■ **DATASET EXTRACT**
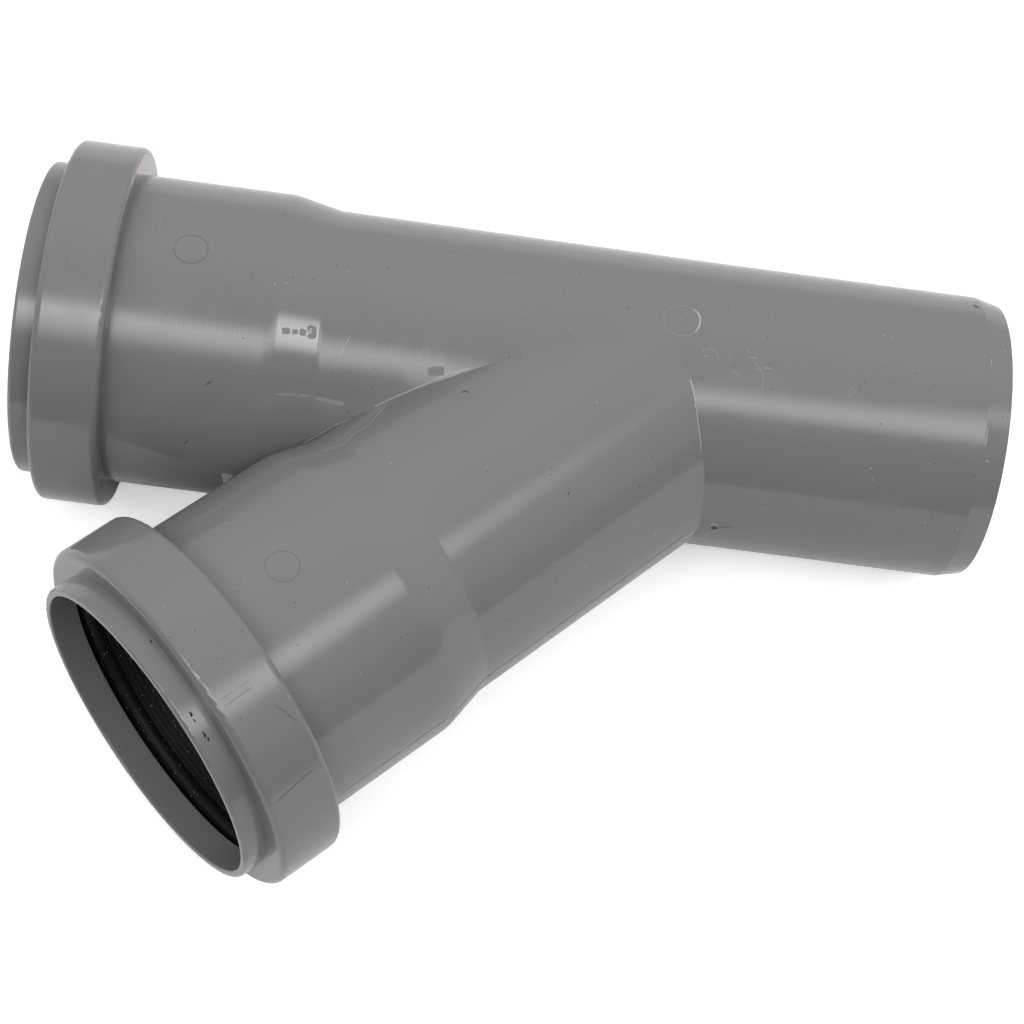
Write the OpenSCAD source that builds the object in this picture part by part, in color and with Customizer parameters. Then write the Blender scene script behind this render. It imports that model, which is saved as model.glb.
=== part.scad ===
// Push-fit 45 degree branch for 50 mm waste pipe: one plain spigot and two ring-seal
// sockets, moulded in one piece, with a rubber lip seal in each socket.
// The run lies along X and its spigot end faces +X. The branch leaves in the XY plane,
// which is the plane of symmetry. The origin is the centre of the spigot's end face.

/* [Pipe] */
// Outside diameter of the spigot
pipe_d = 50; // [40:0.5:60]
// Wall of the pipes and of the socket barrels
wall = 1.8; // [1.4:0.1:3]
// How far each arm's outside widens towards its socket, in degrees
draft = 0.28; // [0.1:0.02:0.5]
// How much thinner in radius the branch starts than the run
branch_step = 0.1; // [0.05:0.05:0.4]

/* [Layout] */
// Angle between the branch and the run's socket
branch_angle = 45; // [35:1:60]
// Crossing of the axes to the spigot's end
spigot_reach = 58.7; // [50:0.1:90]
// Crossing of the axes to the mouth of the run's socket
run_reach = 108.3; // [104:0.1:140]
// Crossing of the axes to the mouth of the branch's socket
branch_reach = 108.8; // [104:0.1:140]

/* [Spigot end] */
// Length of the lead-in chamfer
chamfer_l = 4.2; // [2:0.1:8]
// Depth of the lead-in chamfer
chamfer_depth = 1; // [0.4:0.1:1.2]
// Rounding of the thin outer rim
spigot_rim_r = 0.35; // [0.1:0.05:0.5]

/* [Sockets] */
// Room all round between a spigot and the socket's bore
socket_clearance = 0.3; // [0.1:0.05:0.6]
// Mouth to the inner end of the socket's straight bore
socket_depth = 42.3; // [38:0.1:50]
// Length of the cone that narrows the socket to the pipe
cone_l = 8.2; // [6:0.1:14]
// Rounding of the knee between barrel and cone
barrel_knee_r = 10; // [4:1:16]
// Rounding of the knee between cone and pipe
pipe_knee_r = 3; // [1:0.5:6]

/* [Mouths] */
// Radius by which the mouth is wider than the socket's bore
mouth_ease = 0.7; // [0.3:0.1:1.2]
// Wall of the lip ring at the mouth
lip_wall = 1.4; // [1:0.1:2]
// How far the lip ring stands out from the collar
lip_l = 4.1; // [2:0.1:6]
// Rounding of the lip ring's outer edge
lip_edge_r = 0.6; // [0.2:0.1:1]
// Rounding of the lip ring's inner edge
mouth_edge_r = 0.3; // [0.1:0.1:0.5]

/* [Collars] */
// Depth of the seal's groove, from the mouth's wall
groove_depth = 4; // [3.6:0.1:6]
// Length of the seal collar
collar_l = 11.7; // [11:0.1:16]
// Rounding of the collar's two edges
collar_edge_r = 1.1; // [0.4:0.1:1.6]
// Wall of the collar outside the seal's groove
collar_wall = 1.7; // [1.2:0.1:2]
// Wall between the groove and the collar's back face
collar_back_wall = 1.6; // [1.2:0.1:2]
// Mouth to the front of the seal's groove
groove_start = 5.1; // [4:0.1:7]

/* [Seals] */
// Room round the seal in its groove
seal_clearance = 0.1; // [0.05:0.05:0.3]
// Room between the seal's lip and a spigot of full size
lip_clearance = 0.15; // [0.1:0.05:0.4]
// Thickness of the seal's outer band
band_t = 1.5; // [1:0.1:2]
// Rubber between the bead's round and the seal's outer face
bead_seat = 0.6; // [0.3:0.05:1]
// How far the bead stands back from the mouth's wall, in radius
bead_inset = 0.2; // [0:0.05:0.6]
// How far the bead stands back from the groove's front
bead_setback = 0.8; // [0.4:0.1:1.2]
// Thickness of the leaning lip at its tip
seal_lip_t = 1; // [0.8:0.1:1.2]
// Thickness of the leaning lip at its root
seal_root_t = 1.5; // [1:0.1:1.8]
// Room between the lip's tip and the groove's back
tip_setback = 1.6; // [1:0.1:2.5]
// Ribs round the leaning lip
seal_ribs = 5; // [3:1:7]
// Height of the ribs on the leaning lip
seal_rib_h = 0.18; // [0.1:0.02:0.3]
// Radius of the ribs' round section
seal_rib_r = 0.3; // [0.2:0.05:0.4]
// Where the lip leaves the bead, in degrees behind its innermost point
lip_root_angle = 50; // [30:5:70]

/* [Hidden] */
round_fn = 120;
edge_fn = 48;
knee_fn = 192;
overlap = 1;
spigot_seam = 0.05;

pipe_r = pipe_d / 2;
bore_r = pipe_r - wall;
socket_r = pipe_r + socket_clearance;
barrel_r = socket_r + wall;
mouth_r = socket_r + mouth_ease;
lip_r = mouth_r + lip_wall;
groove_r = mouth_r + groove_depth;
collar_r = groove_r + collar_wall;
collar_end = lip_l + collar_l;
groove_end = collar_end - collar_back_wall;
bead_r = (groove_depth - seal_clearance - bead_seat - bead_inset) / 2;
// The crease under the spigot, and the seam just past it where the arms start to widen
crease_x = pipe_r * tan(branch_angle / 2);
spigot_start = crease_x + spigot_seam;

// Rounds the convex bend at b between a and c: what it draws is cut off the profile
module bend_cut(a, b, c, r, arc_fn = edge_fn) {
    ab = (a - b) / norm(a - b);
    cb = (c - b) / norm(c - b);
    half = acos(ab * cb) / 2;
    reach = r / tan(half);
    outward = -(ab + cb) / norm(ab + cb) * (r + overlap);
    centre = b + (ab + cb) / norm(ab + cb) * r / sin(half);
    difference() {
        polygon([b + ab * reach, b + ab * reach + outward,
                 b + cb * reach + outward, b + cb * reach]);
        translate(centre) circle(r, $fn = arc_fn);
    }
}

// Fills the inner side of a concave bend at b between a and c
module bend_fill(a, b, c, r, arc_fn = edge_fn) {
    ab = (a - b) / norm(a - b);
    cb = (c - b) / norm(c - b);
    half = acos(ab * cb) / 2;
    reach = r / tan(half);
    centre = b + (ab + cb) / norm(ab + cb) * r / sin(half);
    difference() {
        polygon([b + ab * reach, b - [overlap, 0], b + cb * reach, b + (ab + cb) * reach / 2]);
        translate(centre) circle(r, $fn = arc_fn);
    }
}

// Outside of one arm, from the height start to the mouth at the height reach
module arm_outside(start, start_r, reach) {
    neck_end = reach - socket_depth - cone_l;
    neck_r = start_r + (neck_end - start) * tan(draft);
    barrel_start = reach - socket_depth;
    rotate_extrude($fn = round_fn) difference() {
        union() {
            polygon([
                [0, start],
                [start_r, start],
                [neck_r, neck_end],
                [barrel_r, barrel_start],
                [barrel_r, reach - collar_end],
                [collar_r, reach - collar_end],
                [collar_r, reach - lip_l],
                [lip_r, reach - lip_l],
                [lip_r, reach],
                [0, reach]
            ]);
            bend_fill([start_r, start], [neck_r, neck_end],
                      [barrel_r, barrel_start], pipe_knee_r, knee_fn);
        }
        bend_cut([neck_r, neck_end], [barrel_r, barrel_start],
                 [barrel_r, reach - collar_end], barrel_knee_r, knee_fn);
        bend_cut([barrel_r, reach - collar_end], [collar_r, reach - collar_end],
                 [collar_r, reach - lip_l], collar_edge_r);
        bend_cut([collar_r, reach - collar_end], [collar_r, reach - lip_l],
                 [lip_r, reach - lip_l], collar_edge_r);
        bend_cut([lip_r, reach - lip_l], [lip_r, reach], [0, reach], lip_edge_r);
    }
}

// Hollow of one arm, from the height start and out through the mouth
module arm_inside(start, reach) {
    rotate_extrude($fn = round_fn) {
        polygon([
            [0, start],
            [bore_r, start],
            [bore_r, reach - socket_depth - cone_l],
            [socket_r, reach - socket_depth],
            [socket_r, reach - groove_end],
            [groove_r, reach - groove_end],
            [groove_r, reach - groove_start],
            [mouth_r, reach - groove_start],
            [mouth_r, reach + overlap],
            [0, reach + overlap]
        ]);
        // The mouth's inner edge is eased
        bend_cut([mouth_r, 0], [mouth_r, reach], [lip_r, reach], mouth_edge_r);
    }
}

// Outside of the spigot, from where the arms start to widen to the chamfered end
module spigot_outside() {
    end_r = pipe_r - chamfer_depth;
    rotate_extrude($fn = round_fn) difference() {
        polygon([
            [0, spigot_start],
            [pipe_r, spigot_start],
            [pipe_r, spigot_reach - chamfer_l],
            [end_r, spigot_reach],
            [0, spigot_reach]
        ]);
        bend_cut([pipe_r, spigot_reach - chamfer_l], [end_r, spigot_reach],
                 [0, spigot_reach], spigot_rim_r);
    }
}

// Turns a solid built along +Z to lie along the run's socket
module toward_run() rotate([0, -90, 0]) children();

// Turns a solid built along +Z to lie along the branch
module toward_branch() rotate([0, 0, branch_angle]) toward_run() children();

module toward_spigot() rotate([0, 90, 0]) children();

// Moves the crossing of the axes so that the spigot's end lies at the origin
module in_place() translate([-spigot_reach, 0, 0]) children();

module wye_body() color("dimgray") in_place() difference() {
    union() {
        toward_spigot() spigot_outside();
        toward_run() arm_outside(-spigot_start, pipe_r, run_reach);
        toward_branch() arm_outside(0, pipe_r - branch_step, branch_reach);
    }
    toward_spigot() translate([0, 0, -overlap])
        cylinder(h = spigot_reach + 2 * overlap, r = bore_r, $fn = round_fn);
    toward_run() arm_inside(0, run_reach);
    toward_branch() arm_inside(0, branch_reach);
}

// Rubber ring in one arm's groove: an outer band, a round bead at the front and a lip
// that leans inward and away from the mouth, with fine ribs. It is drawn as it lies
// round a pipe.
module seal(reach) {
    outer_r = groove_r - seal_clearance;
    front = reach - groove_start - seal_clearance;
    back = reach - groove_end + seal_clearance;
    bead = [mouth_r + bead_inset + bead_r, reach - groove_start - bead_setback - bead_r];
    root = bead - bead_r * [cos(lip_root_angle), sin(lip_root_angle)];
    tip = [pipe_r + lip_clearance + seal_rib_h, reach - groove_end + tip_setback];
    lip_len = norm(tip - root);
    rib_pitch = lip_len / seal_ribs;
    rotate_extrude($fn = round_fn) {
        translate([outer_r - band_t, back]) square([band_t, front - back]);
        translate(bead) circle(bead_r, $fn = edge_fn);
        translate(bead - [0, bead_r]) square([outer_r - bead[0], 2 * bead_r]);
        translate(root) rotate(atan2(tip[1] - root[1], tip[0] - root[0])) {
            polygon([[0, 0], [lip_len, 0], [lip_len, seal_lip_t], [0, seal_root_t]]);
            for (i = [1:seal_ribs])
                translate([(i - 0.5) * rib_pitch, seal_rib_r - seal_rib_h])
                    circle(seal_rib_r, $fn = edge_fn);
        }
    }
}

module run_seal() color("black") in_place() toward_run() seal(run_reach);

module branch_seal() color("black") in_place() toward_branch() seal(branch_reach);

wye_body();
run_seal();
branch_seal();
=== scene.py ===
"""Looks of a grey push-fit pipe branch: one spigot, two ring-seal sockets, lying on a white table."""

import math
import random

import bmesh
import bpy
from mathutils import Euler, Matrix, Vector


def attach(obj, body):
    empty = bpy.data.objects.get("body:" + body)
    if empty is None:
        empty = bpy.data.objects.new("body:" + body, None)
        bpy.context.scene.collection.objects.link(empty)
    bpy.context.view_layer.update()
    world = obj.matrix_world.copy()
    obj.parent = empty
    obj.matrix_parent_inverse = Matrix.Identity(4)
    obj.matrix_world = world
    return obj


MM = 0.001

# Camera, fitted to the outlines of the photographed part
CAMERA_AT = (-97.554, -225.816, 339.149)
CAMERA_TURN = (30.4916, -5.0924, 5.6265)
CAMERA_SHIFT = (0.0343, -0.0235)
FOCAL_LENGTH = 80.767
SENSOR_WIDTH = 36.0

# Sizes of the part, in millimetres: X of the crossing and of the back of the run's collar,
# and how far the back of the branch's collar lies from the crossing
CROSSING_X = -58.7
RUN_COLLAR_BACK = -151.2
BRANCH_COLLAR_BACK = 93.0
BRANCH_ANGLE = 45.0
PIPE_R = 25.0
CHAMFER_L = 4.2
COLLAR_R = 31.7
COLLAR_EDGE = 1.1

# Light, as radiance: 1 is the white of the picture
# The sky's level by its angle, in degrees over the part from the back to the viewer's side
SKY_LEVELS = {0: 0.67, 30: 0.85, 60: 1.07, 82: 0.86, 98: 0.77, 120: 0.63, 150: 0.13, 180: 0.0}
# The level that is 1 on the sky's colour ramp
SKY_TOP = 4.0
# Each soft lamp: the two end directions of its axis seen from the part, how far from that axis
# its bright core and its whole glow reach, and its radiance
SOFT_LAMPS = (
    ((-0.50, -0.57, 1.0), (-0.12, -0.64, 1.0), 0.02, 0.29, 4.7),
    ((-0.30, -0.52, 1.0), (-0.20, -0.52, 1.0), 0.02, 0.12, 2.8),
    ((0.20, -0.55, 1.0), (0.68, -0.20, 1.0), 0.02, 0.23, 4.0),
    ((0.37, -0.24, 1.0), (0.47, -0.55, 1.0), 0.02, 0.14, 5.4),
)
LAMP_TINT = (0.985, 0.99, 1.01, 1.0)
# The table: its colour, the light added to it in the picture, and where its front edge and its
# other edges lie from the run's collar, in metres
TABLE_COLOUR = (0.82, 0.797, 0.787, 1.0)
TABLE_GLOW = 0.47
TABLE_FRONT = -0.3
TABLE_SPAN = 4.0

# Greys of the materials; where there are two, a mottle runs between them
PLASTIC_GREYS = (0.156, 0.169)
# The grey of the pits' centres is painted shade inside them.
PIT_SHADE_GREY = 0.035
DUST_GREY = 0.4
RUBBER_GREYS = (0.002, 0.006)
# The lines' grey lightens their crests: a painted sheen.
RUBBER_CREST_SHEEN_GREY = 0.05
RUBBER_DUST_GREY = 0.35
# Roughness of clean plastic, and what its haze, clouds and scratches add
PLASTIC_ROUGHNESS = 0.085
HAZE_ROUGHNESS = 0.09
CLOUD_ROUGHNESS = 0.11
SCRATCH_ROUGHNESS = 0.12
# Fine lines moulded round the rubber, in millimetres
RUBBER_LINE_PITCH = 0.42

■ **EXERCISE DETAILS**
Only lines with the word "picture" should be collected from the material.

■ **COMPLETE ANSWER**
Write the OpenSCAD source that builds the object in this picture part by part, in color and with Customizer parameters. Then write the Blender scene script behind this render. It imports that model, which is saved as model.glb.
# Light, as radiance: 1 is the white of the picture
# The table: its colour, the light added to it in the picture, and where its front edge and its